If I had watched this from the beginning, the slow, gradual pace would have lost me by the third episode of the first season. I could have done without the second season, which revolved around the docks and the slow death of the Checkers Union. For the writers, the show may have been about Jimmy McNulty, the Irish Everyman, as a change agent and provocateur, but for me, it was about everything else. Beginning in media res, with no segues into backstories or storylines inserted solely to advance the plot, was the way this should have started. The writer and producer David Simon seems to have learned this himself—his latest HBO production, Treme, picks up the pace a lot faster, with much about the relationships and backgrounds of the main characters that is still unexplained.

The series was a welcome respite from the dog days of summer, each episode a series of pithy parallels between the operations of the drug business and police business that are rendered pitch perfect, as if the show was a stage play instead of a teledrama. The thing that held me was the dialogue—honest, gritty, and succinct. This was a writer’s show, exhibiting the kind of care with language that evokes the classic films of the thirties and forties. Who else but a writer would imagine giving the character Omar Little, a robber of drug dealers with Robin Hood tendencies, the kind of lines you normally see in one of Shakespeare’s tragedies?

“Man, money ain’t got no owners. Only spenders.”    

“Well, you see, Mike-Mike thought he should keep that cocaine he was slingin’ and the money he was makin’ from slingin’ it. I thought otherwise.”

“Listen hear, ‘Bay: you come at the king, you best not miss.”

“I’ll take that money, and those drugs, good fellow.”

“See back in middle school an’ all I used to love them myths. Stuff was deep. Truly.”

Quotes by Omar Little in The Wire

But there was more to the show than witty, well-crafted lines. The acting in most cases was superb, and then there were performances that may have been the best some of these actors have put in to date in their careers. My favorite actor was Robert Wisdom, who played Howard “Bunny” Colvin, a major whose forceful acting and sizeable build made you believe he was a Baltimore police major with thirty years under his belt. And although Wood Harris put in what should have been recognized as an award winning performance by one of these award shows for his portrayal of ghetto drug kingpin Avon Barksdale, it was Jamie Hector, playing the well organized, up and coming drug dealer Marlo Stanfield whose dead eye stare was the most mesmerizing in the end.
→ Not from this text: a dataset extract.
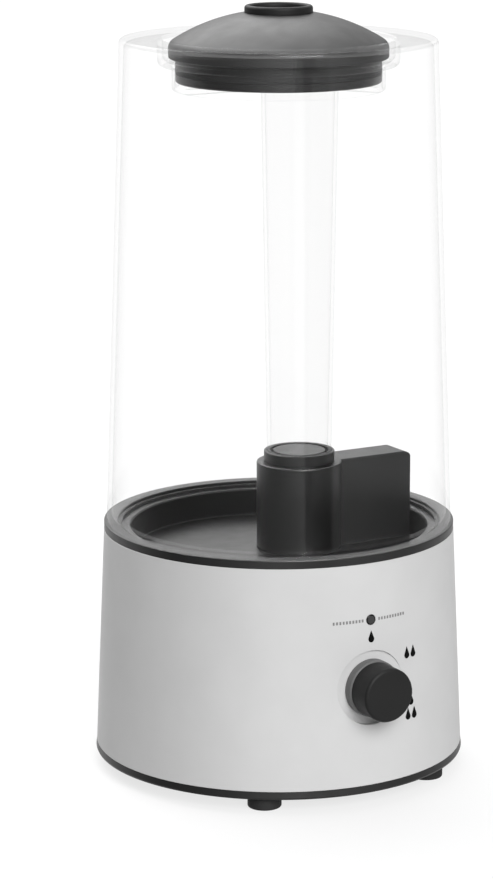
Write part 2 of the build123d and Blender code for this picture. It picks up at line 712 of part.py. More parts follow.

For me, after watching the whole thing, the fourth season is the charm. It does more in twelve episodes to humanize the people who live on the mean streets of Baltimore than any other part of the series. I don’t think there is any coincidence that David Mills, a soulful African American writer who had worked on Homicide:Life On The Streets, began writing for the show in the fourth season. Following the intense ghetto glorification of seasons one and three, I was more than ready to start rooting for the kids depicted in these streets to have half a chance to escape the madness. This was the first season to balance the powerlessness of the black men on the streets of Baltimore with the power wielded by the city’s black political establishment, which probably contributed more to a sense of realism for me, a resident of the Atlanta metro area, than anything else.  

As a writer who rarely watches anything on TV, it was nice to let guys who obviously knew their way around a keyboard tell me a story for a change.